See also the judgment of Southwell AJA (with whom Phillips CJ & Callaway JA agreed) in R v Angus [unreported, 01/02/1996] at pp.6-7, citing with approval dicta of Lush J in the Court of Criminal Appeal in R v Wilson [unreported, 28/02/1983].
In CNK v The Queen [2011] VSCA 228 at [39] the Court of Appeal (Maxwell P, Harper JA & Lasry AJA) summed up the principles involved in sentencing a child under the CYFA as follows:
“We respectfully agree with [the sentencing judge] that a court sentencing a child would – as in any other sentencing process – be required to consider the gravity of the offence, the remorse of the offender, whether or not the offender had pleaded guilty, the offender’s character and antecedents and the impact of the offence on the victim. Unlike general deterrence, however, those considerations are all directed at an assessment of the particular offending, and of the particular offender, and they inform the determination of a sentence which is properly reflective of all of those features.
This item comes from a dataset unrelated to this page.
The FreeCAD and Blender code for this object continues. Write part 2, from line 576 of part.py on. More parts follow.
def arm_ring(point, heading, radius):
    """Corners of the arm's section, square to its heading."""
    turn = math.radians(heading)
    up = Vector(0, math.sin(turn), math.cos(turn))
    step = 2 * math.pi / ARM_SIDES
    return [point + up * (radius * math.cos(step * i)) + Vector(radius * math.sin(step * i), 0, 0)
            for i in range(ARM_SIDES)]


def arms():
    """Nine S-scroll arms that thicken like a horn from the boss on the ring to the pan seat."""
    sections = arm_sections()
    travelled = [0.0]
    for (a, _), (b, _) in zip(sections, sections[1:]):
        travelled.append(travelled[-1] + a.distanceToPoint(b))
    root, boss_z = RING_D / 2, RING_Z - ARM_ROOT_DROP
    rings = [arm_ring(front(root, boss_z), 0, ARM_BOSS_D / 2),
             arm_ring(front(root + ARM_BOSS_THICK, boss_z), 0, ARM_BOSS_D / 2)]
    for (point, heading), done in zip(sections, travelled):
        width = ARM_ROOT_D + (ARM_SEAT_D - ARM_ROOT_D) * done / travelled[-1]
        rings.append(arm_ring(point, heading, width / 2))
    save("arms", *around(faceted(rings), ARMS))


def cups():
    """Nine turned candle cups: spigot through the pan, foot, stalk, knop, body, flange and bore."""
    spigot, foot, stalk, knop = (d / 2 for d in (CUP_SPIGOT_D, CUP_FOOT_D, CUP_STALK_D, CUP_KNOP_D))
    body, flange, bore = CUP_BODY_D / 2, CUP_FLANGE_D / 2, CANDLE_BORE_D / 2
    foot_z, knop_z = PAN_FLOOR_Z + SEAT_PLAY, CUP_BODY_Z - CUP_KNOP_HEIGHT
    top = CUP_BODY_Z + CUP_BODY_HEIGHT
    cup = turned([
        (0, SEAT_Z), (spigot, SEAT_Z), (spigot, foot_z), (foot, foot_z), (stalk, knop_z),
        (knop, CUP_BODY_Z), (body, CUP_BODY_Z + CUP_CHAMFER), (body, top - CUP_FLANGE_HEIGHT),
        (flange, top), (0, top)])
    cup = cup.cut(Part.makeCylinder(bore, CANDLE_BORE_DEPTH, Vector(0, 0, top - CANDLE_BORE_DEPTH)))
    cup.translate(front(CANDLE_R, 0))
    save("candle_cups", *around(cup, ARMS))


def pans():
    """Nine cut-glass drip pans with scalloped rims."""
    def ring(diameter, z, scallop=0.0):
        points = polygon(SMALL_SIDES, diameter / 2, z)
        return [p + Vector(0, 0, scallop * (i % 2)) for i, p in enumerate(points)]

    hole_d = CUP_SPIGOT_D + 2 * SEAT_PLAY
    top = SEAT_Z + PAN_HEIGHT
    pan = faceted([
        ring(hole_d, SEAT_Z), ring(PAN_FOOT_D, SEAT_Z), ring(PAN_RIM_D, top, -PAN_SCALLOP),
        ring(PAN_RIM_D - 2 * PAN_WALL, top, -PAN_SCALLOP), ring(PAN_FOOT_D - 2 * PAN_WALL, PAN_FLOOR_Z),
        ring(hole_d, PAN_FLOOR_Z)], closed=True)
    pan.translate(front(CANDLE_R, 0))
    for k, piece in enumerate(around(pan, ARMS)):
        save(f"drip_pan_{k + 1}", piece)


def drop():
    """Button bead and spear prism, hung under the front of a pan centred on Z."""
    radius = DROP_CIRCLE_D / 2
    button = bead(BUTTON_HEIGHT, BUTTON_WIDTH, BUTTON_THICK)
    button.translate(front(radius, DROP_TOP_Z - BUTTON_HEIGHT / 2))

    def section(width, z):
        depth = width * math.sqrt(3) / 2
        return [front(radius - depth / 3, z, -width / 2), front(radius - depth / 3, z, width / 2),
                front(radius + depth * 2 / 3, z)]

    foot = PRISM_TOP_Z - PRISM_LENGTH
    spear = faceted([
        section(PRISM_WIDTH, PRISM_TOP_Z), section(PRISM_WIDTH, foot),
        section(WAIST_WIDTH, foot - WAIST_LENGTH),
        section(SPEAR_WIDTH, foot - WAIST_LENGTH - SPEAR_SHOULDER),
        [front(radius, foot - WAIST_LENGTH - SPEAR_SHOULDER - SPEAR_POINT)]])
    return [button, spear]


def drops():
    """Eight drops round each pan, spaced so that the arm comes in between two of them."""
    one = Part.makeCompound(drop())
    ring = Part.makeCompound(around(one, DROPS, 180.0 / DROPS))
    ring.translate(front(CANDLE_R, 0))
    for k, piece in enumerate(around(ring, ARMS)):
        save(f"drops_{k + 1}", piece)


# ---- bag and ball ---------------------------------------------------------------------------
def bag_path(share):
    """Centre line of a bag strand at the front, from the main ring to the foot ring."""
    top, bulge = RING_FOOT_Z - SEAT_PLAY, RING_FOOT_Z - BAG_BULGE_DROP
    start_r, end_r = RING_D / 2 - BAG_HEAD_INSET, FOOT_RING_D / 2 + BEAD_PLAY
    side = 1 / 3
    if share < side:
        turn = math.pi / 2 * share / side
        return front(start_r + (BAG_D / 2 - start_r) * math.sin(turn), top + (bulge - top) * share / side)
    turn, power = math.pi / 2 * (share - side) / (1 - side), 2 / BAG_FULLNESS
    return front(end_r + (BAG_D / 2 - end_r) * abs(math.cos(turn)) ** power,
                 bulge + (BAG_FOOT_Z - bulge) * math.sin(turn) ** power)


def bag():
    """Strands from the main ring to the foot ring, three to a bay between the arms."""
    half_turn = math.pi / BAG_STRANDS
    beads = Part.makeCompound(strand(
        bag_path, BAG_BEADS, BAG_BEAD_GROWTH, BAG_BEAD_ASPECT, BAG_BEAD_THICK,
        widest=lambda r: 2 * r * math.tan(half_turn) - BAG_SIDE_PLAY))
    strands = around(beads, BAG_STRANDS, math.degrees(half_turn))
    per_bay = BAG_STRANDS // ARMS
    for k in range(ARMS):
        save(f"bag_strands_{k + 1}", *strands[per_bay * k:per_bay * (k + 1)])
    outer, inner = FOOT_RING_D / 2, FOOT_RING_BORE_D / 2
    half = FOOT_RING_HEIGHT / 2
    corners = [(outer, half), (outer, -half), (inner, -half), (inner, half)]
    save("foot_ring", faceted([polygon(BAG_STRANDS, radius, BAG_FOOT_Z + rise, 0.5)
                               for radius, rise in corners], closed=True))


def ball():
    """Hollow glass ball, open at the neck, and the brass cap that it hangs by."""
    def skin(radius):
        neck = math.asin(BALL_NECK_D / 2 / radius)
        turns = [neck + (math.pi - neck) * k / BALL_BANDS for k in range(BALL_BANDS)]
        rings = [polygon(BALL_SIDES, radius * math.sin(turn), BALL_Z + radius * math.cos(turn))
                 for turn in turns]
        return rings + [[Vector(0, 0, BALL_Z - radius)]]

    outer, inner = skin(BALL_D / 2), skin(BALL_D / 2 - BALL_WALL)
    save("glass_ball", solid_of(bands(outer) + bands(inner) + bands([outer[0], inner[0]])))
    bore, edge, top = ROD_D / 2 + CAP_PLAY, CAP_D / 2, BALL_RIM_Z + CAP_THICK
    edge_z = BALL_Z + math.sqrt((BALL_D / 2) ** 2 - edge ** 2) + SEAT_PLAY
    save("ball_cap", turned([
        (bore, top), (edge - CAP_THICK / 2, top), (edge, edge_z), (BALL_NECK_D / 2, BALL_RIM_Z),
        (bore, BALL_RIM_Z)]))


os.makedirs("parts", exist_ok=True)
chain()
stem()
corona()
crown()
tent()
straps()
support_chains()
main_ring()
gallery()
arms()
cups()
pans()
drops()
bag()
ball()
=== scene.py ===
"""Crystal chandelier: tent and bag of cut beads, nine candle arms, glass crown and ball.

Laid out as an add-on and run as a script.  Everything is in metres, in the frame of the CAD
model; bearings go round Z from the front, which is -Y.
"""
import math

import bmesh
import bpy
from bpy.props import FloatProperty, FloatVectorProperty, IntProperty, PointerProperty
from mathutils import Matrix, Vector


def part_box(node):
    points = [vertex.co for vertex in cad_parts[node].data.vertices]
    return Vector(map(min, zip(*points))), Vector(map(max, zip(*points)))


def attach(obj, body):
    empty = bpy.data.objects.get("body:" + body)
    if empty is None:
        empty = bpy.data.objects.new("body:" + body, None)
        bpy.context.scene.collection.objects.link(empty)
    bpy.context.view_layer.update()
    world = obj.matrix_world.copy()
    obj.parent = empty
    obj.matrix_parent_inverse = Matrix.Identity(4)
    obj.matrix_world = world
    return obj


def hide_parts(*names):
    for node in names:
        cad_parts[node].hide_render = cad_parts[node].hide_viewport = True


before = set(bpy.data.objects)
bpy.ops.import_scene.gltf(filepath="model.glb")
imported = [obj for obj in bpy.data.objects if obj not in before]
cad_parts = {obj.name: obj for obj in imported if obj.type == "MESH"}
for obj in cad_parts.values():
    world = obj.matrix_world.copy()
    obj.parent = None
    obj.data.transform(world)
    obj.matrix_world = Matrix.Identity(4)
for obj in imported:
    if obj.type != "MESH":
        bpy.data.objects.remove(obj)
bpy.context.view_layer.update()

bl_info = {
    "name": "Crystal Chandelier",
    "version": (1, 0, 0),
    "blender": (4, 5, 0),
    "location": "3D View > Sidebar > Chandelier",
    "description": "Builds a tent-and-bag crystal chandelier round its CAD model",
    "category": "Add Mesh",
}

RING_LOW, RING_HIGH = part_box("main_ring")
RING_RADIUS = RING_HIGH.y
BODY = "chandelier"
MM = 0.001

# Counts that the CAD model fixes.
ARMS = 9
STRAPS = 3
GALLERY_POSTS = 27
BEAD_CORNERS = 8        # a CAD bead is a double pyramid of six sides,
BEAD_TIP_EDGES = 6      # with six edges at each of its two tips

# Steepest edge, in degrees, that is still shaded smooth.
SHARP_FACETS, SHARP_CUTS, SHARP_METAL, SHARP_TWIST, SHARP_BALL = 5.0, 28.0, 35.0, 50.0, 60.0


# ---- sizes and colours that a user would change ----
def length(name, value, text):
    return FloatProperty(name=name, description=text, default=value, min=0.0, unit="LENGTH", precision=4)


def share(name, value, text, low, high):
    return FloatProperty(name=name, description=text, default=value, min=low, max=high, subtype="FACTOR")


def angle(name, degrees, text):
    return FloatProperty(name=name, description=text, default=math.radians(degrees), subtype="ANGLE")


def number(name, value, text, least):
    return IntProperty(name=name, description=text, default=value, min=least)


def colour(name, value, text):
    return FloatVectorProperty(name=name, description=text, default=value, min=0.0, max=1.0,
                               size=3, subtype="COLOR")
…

The statutory directive in s 362(1) (to take the specified matters into account ‘as far as practicable’) is an acknowledgment that the Court’s ability to do so may be affected by those various factors.”
The principles of "proportionality" & "totality" are primarily discussed below in the case law in relation to adults but are equally applicable to children and young persons. The Court of Appeal has held that the principle of “general deterrence” has no relevance to the sentencing of young persons under the CYFA.